Beyond pure Prolog: power and danger

First-order Horn-clause logic is often called pure Prolog. Negation-as-failure, copy_term/2 , cut, and var/1 are `impure', extra-logical features. Each of them makes a logic program more expressive, and potentially illogical. Every occurrence of an impure feature must be justified lest our program computes nonsense. We summarize here compelling applications of impure features and embarrassingly trivial ways to write unsound programs. A programmer must balance the extra power of impure features against the extra trouble of ensuring their safe use.

Cut, !/0 , is common in logic programs. Lee Naish has argued that without cut or a similar committed choice operator one cannot write any large practical logic program. It has been rigorously proven that without negation and pruning, many simple Datalog queries cannot be answered in polynomial time and space. Cut or negation are especially useful for writing deterministic computations with ML-like pattern-matching. Adding an element to a list unless the list already contains the element is very difficult to write in pure Prolog: the naive program

     	insert(X,L,L) :- member(X,L).
derives not only the goal insert(1,[1,2],[1,2]) but also the undesired goal insert(1,[1,2],[1,1,2]) with the duplicate element in the result list.

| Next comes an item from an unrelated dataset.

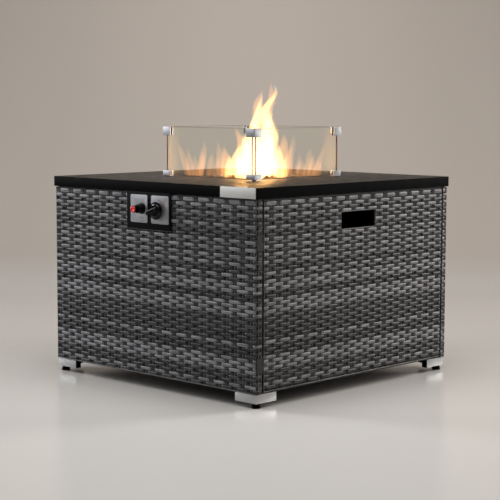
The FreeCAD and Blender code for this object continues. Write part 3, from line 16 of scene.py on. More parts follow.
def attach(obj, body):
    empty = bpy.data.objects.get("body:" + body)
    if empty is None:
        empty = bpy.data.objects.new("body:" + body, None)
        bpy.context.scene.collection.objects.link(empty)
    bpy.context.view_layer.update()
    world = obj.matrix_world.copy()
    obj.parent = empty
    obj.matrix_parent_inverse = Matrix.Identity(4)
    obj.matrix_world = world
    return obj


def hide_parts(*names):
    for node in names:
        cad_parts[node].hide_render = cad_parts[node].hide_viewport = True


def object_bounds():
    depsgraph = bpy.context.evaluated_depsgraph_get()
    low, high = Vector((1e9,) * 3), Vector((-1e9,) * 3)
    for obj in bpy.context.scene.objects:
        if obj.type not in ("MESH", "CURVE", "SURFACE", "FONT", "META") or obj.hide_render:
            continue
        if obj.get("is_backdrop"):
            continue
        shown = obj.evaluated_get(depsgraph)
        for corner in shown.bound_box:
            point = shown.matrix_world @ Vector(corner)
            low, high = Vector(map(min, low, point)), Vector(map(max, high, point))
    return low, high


# The camera, fitted to the straight edges of the table
CAMERA_AT = Vector((2.8971, -3.0246, 0.7798))
CAMERA_AZIMUTH = math.radians(43.837)
CAMERA_ELEVATION = math.radians(5.890)
CAMERA_ROLL = math.radians(0.137)
CAMERA_LENS_MM = 105.43

# How many quarter turns bring the front's place round to each side
QUARTER_TURNS = {"front": 0, "right": 1, "rear": 2, "left": 3}

# The weave: rows of flat cane in light, middle and dark tones round thin upright stakes
CORNER = 0.397
CANE_TONES = "LMD"
STAKE_TONE = 3
SHADE_SHEET_TONE = 4
ROW_PITCH = 0.00969
ROW_PLAN = "LLDLMMLMDDLMLDLMLDDLDLLLDDLLLLMMMMDDDLDDDLLLLMMDLM"
TABLE_WEAVE = {"first_stake": -0.383, "pitch": 0.0281, "top_row": 0.5182, "plan": ROW_PLAN}
DOOR_WEAVE = {
    "first_stake": 2 * CORNER - 0.370,
    "pitch": 0.02677,
    "top_row": 0.5165,
    "plan": ROW_PLAN[:9] + ROW_PLAN[10:] + "M",
}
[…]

The power of impure features comes at a significant cost: it becomes difficult to see what the program computes and if it makes sense. The simple minimal-model or fix-point semantics no longer apply. If impure features are used improperly, the logic program may give wrong results. There is no `less impure' feature in our list: negation, copy_term/2 , and cut alone can express var/1; the latter is trivially unsound. We illustrate the danger on trivial examples, often one-liners. The danger is well-known but bears repetition. To avoid confusing the emulated var/1 with the built-in predicate of the same name, we shall use the name vr/1 .

Danger of var/1

The goal var(Term) succeeds if Term is a free variable. The variable remains unbound. The predicate var/1 is indispensable for implementing relations such as sum(X,Y,Z) (relating arbitrarily instantiated arguments by X+Y=Z) relying on the efficient native arithmetic of Prolog.

Alas var/1 also lets us easily write programs that give wrong results.

     vr(X) :- var(X).
     foo(X) :- vr(X), X=1.
For uniformity, we use the name vr/1 and define it here as the alias to the built-in var/1 . We first ask the question if there is a value of X that makes foo(X) derivable from the current database of rules and facts. The Prolog system says yes and gives one such value, 1:
     ?- foo(X).
     X = 1
     ?- foo(1).

If we verify the answer and check if indeed foo(1) is derivable from the current knowledge, we get the answer no. With var/1 , logic programming becomes programming in inconsistent logic. We cannot generally trust any results.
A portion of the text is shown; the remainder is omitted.